De Republiek Indonesië herdacht op 17 augustus haar 69ste Onafhankelijkheidsdag. Dit feit werd op 28 augustus middels een receptie herdacht op de Indonesische ambassade te Paramaribo. De vicepresident van Suriname, Robert Ameerali, en de ambassadeur van Indonesië, Nur Syahrir Rahardjo, brachten een toast uit op ‘69 jaar onafhankelijkheid in Indonesië’ en beklonken tevens de voortzetting van de goede onderlinge relatie tussen Suriname en Indonesië. Onder het genot van een hapje en een drankje genoten de aanwezigen van diverse culturele optredens, waaronder kleurrijke dansacts die de bijzondere en diverse Indonesische cultuur weerspiegelden. Ameerali haalde onder meer aan dat de samenwerkingsovereenkomsten, die in 1995 gesloten zijn tussen Indonesië en Suriname, opnieuw bekrachtigd moeten worden. Ook prees de vicepresident de enorme inzet en bijdrage van de vele Surinamers van Indonesische (Javaanse) komaf aan de opbouw van Suriname.
Suriname en Indonesië kennen een gemeenschappelijke kolonisator, namelijk Nederland. In tegenstelling tot Suriname kwam de onafhankelijkheid van Indonesië niet zonder slag of stoot tot stand. Aan de onafhankelijkheid ging een bloedige strijd vooraf, omdat de Nederlandse regering geen afstand wilde doen van haar ‘kroonkolonie’. Om de kolonie te behouden, kondigde de Nederlandse regering acties af tegen de uitgeroepen Republiek Indonesië. Het Nederlandse leger in Indonesië telde meer dan 10.000 man. De aanwezigheid van de Nederlandse militairen op Indonesië duurde bijna 4 jaar.

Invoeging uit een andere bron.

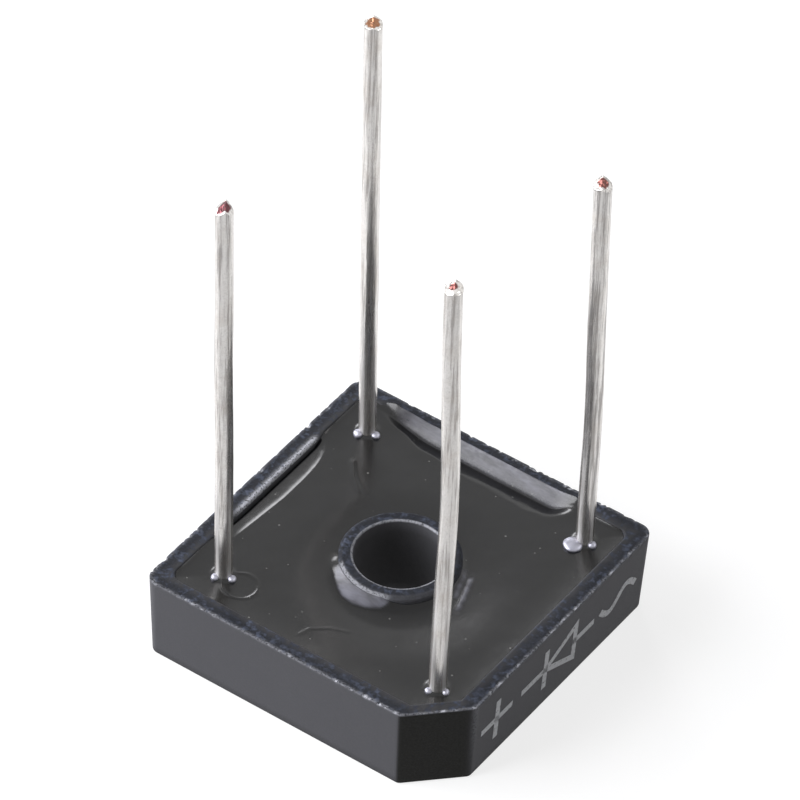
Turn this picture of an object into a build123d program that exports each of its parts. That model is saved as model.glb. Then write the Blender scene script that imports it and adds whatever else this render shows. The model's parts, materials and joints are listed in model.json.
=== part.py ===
from build123d import *
import math
import os

# Small potted bridge rectifier with four wire leads and a mounting hole through its middle.
# The origin is the centre of the closed mounting face, +Z runs along the leads, and the corner
# that is cut off to mark the positive lead points to +X -Y. Lengths are millimetres.

# Moulded case, open towards the leads and as wide as the lead pattern and the straps in it need
case_height = 4.2
case_draft = 2.6
case_corner_radius = 0.6
polarity_edge_radius = 0.3
case_base_radius = 0.12
wall_thickness = 0.8
polarity_wall = 0.6
floor_thickness = 0.8
cavity_draft = 1.0
cavity_corner_radius = 0.45
rim_edge_bevel = 0.1

# Screw hole and the boss round it
hole_diameter = 3.9
boss_wall = 0.6
boss_draft = 1.0
boss_edge_bevel = 0.08

# Wire leads, each with a flattened foot, a neck that tapers up to where the lead leaves the
# potting, and an end sheared off at its own length
lead_diameter = 0.8
lead_pitch = 10.6
lead_foot_diameter = 1.2
lead_foot_thickness = 0.3
lead_neck_diameter = 0.96
lead_ac_left_length = 20.45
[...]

Ongeveer 5.000 Nederlandse militairen kwamen bij de strijd om onafhankelijkheid om het leven. Aan de Indonesische zijde sneuvelden naar schatting 100.000 man. Nederland erkende uiteindelijk de Indonesische onafhankelijkheid, maar deed dit pas op 27 december 1949. Na de onafhankelijkheidsverklaring werd Soekarno geboren als Koesno Sosrodihardjo, de eerste president van het land. Op 17 augustus 1949 riep hij de eenheidsstaat Republiek Indonesië uit.